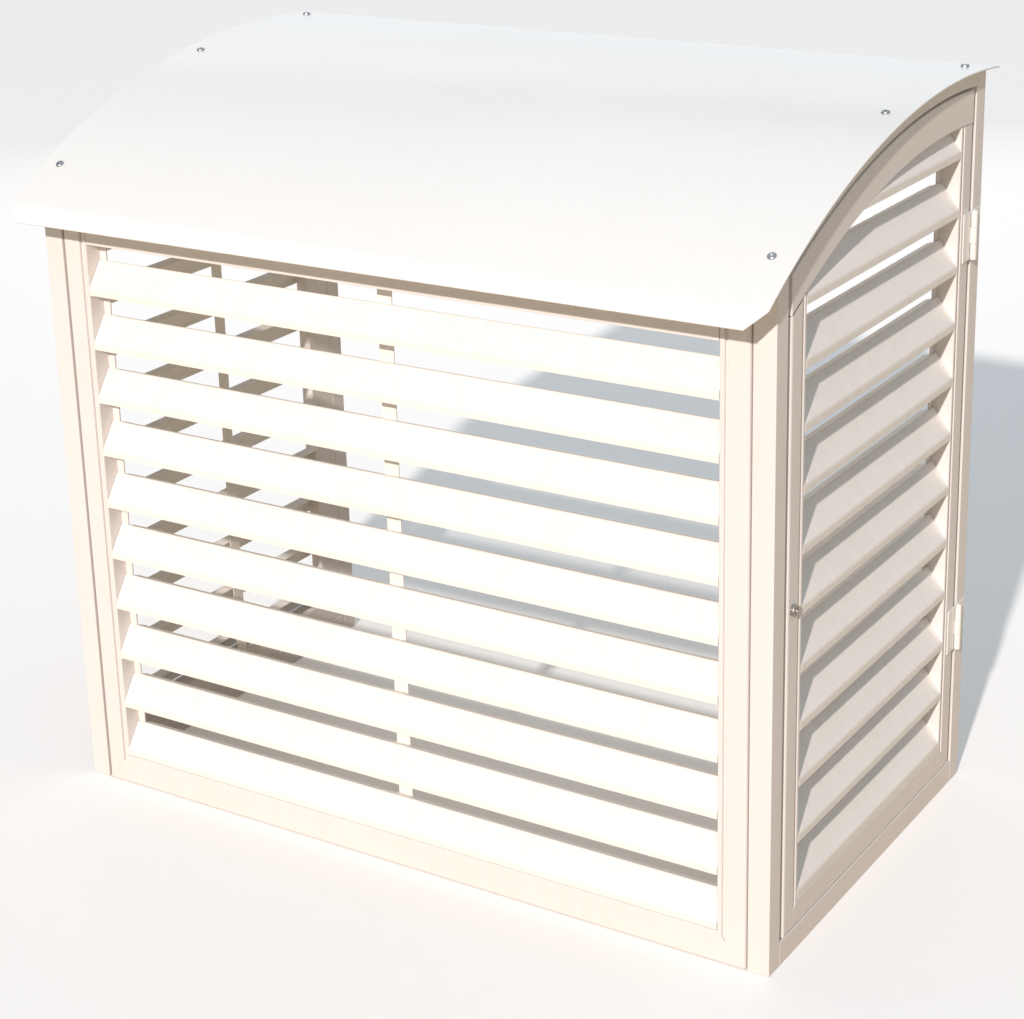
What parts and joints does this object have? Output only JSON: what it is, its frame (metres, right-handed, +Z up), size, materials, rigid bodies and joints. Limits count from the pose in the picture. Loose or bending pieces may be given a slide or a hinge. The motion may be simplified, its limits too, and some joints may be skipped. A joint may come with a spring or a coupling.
{
  "type": "louvred metal air conditioner cover",
  "caption": "Rigid cream metal cabin that covers an outdoor air conditioner: louvred front and sides, curved roof, and a hinged side door with a lock.",
  "frame": {"origin": "on the floor, under the middle of the roof's outline", "axes": "+X to the right along the front, towards the door; +Y to the back, towards the wall; +Z up"},
  "size_m": [1.024, 0.63, 0.938],
  "materials": {
    "paint": "smooth cream powder coat, satin",
    "roof_paint": "smooth cream powder coat, glossier than the frame",
    "lock_steel": "bright plated metal"
  },
  "bodies": {
    "frame": {"arch_left": "paint", "arch_right": "paint", "front_rail_foot": "paint", "front_rail_head": "paint", "front_slat_01": "paint", "front_slat_02": "paint", "front_slat_03": "paint", "front_slat_04": "paint", "front_slat_05": "paint", "front_slat_06": "paint", "front_slat_07": "paint", "front_slat_08": "paint", "front_slat_09": "paint", "front_slat_10": "paint", "front_stile_1": "paint", "front_stile_2": "paint", "front_strip": "paint", "head_rail_front": "paint", "head_rail_rear": "paint", "hinge_lower_frame_leaf": "paint", "hinge_upper_frame_leaf": "paint", "left_rail_foot": "paint", "left_rail_head": "paint", "left_slat_top": "paint", "left_slats": "paint", "left_stile_1": "paint", "left_stile_2": "paint", "post_front_left": "paint", "post_front_right": "paint", "post_rear_left": "paint", "post_rear_right": "paint", "roof": "roof_paint", "sill_left": "paint", "sill_right": "paint"},
    "door": {"door_rail_foot": "paint", "door_rail_head": "paint", "door_slat_01": "paint", "door_slat_02": "paint", "door_slat_03": "paint", "door_slat_04": "paint", "door_slat_05": "paint", "door_slat_06": "paint", "door_slat_07": "paint", "door_slat_08": "paint", "door_slat_09": "paint", "door_slat_10": "paint", "door_slat_11": "paint", "door_slat_12": "paint", "door_stile_1": "paint", "door_stile_2": "paint", "hinge_lower_door_leaf": "paint", "hinge_upper_door_leaf": "paint", "lock_housing": "lock_steel"},
    "lock": {"lock_plug": "lock_steel"}
  },
  "joints": [
    {"name": "door_hinge", "type": "hinge", "parent": "frame", "child": "door", "pos_m": [0.5045, 0.272, 0.48], "axis": [0, 0, 1], "range_deg": [0, 110]},
    {"name": "lock_turn", "type": "hinge", "parent": "door", "child": "lock", "pos_m": [0.4715, -0.21, 0.43], "axis": [1, 0, 0], "range_deg": [0, 90]}
  ]
}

____________

Goal: Give the data again, exactly as it stands.

Response:
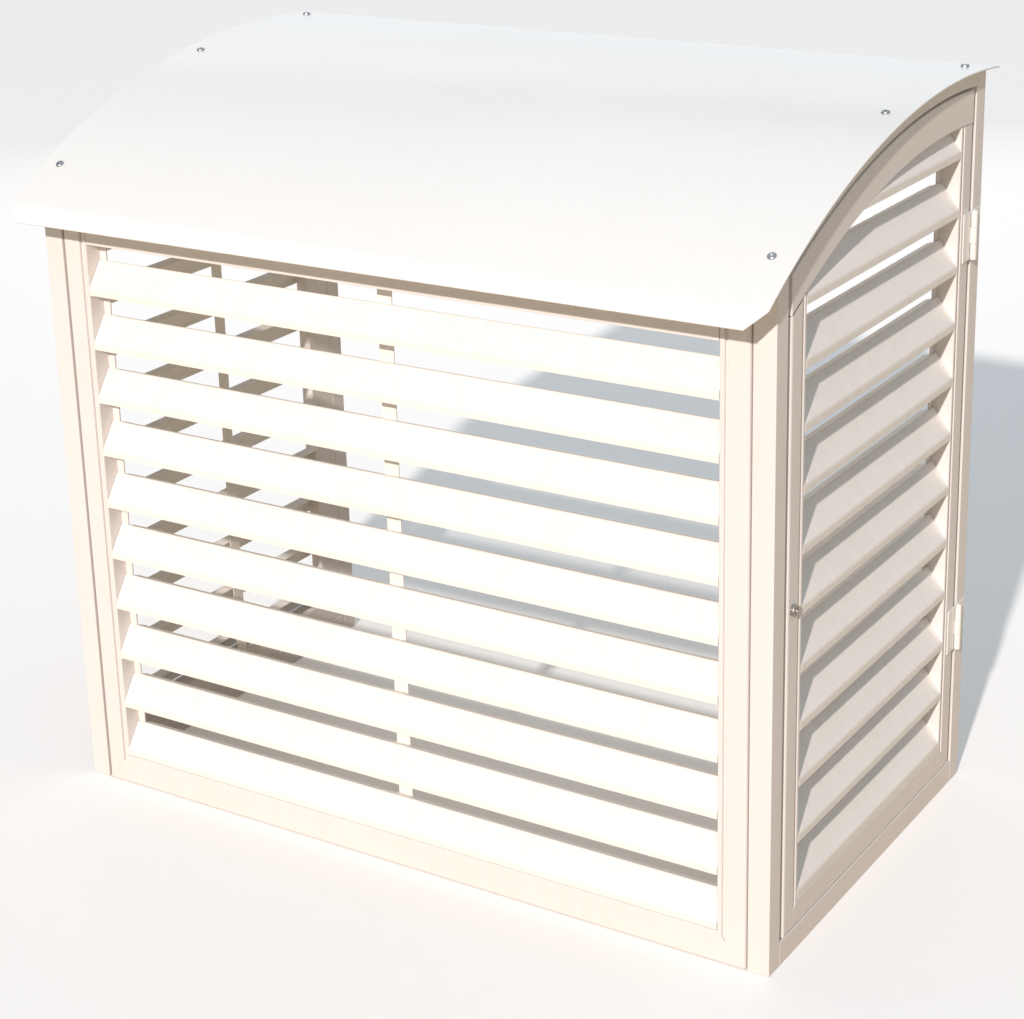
What parts and joints does this object have? Output only JSON: what it is, its frame (metres, right-handed, +Z up), size, materials, rigid bodies and joints. Limits count from the pose in the picture. Loose or bending pieces may be given a slide or a hinge. The motion may be simplified, its limits too, and some joints may be skipped. A joint may come with a spring or a coupling.
{
  "type": "louvred metal air conditioner cover",
  "caption": "Rigid cream metal cabin that covers an outdoor air conditioner: louvred front and sides, curved roof, and a hinged side door with a lock.",
  "frame": {"origin": "on the floor, under the middle of the roof's outline", "axes": "+X to the right along the front, towards the door; +Y to the back, towards the wall; +Z up"},
  "size_m": [1.024, 0.63, 0.938],
  "materials": {
    "paint": "smooth cream powder coat, satin",
    "roof_paint": "smooth cream powder coat, glossier than the frame",
    "lock_steel": "bright plated metal"
  },
  "bodies": {
    "frame": {"arch_left": "paint", "arch_right": "paint", "front_rail_foot": "paint", "front_rail_head": "paint", "front_slat_01": "paint", "front_slat_02": "paint", "front_slat_03": "paint", "front_slat_04": "paint", "front_slat_05": "paint", "front_slat_06": "paint", "front_slat_07": "paint", "front_slat_08": "paint", "front_slat_09": "paint", "front_slat_10": "paint", "front_stile_1": "paint", "front_stile_2": "paint", "front_strip": "paint", "head_rail_front": "paint", "head_rail_rear": "paint", "hinge_lower_frame_leaf": "paint", "hinge_upper_frame_leaf": "paint", "left_rail_foot": "paint", "left_rail_head": "paint", "left_slat_top": "paint", "left_slats": "paint", "left_stile_1": "paint", "left_stile_2": "paint", "post_front_left": "paint", "post_front_right": "paint", "post_rear_left": "paint", "post_rear_right": "paint", "roof": "roof_paint", "sill_left": "paint", "sill_right": "paint"},
    "door": {"door_rail_foot": "paint", "door_rail_head": "paint", "door_slat_01": "paint", "door_slat_02": "paint", "door_slat_03": "paint", "door_slat_04": "paint", "door_slat_05": "paint", "door_slat_06": "paint", "door_slat_07": "paint", "door_slat_08": "paint", "door_slat_09": "paint", "door_slat_10": "paint", "door_slat_11": "paint", "door_slat_12": "paint", "door_stile_1": "paint", "door_stile_2": "paint", "hinge_lower_door_leaf": "paint", "hinge_upper_door_leaf": "paint", "lock_housing": "lock_steel"},
    "lock": {"lock_plug": "lock_steel"}
  },
  "joints": [
    {"name": "door_hinge", "type": "hinge", "parent": "frame", "child": "door", "pos_m": [0.5045, 0.272, 0.48], "axis": [0, 0, 1], "range_deg": [0, 110]},
    {"name": "lock_turn", "type": "hinge", "parent": "door", "child": "lock", "pos_m": [0.4715, -0.21, 0.43], "axis": [1, 0, 0], "range_deg": [0, 90]}
  ]
}